En başta yangın güvenlik programları oluşturularak çalışanlar bilgilendirilmelidir. Maden yönetimi, sadece bir yangın güvenlik politikası belirlemekle yetinmemeli aynı zamanda uygun ekipmanlar, tesisler ve kaynaklar sağlamalıdır. Yönetimce yaptırılacak periyodik eğitimler, araştırmalar, güvenlik toplantıları ve denetimler yeraltında yangınları önlemek ve olumsuz etkilerini azaltmak bakımından etkili olacaktır.
- Maden Toz Hastalıkları
Madenlerde bulunan tozlar nedeni ile özellikle akciğerlerde hastalıklar oluşmaktadır. Oluşan bu toz hastalıkları arasında en çok karşılaşılan silis tozuna bağlı olarak meydana gelen silikozistir. Genel bir tanımlama ile akciğerlerde toz depolanması ve fibrojen tozlardan kaynaklanan akciğer hastalıkları pnömokonyoz olarak adlandırılmaktadır.

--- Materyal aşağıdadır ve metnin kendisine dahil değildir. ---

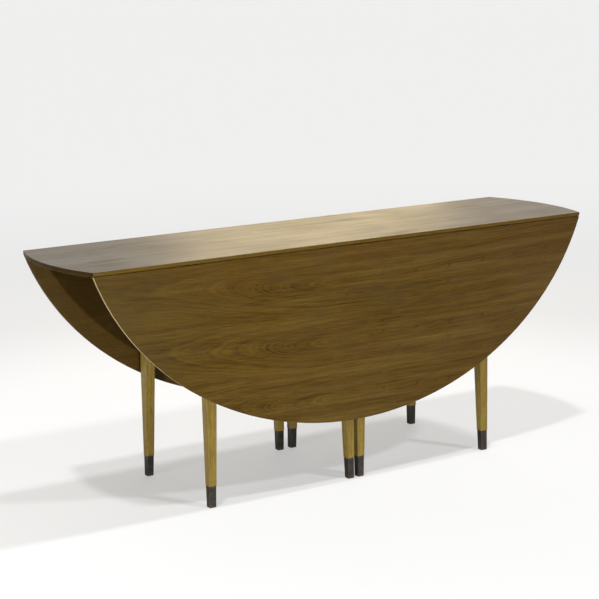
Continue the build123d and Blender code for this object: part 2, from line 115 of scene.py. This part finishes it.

Bu tür hastalıklarda kesin bir tedavi mevcut değildir. Maruziyetin kesilmesi ve destekleyici tedavi yapılabilir. Söz konusu hastalıların tedavisinden çok bu hastalıkları oluşturan faktörlerden korunmak önemlidir. Bu amaçla çalışma yöntemi değiştirilebilir, etkili havalandırma sistemleri kurulabilir, işlemler kapalı düzeneklerle gerçekleştirilebilir ve de bu önlemler uygun değil ise çalışanlara kişisel koruyucu donanımlar verilerek bu hastalıkların oluşması önlenebilir.
- Patlayıcı Madde Kullanımı
Yeraltı maden işletmelerinde gerek cevhere ulaşmak için yapılan kazı ve tünel açma çalışmalarında gerekse de uygun cevherler için üretim çalışmalarında patlayıcılar kullanılmaktadır. Yeraltında patlayıcı kullanımı güvenlik bakımından oldukça önemli ve dikkatle üzerinde durulması gereken bir konudur. Patlatma esnasında oluşacak sarsıntının, cevhere verebileceği zararın yanı sıra patlatmanın çıktısı olarak ortama yayılan gazların da dikkatle etüt edilmesi gerekmektedir.
Patlatmaya, patlatılacak yüzeyin hazırlanması ile başlanır. Öncelikle istenilen kırılma büyüklüğüne göre lağım deliklerinin açılacağı yerler tespit edilir ve de bu delikler istenilen büyüklüğe uygun boylarda açılırlar. Patlatmanın güvenli olması, istenmeyen sonuçlar doğurmaması açısından bu hesaplar büyük önem taşımaktadır. Bir diğer önemli konu ise deliklere yerleştirilecek patlayıcı türü, miktarı ve sıkılama malzemeleridir. Gerekenden az veya çok kullanılan patlayıcılar, yanlış patlayıcı seçimi ve doğru uygulanmayan sıkılama beraberinde iş kazalarını getirmektedir. Patlatma yapılırken maden ortamına göre elektrikli, ya da fitilli fünyeler kullanılabilir, aynı zamanda dinamit ve benzerleri ile An-fo gibi birçok patlayıcı seçeneği de mevcuttur.
- Elektrik
Bütün işletmelerde olduğu gibi elektrik kullanılan yeraltı işletmelerinde de elektrikle ilgili hususlarda dikkatli olunması gerekmektedir. Diğer işletmelere ek olarak yeraltı maden işletmelerinde patlayıcı gaz içeriği olabileceği için bu işletmelerde elektrik konusuna daha fazla özen gösterilmesi gerekmektedir.
Patlayıcı gaz içermesi muhtemel yeraltı işletmelerinde elektrik kaçağı veya atlaması neticesinde oluşacak kıvılcımlar tutuşma sebebi olarak patlamayı başlatabilirler. Aynı zamanda madende birçok yanıcı maddenin bulunması elektrik nedenli kıvılcımların bu maddeleri de tutuşturmasına neden olabilir. Bütün bu sorunların önüne geçilmesi için yer altı maden işletmelerinde kurulacak olan elektrik ağının dikkatli bir şekilde değerlendirilmesi ve oluşabilecek sorunların kısa zamanda çözülmesi gerekmektedir.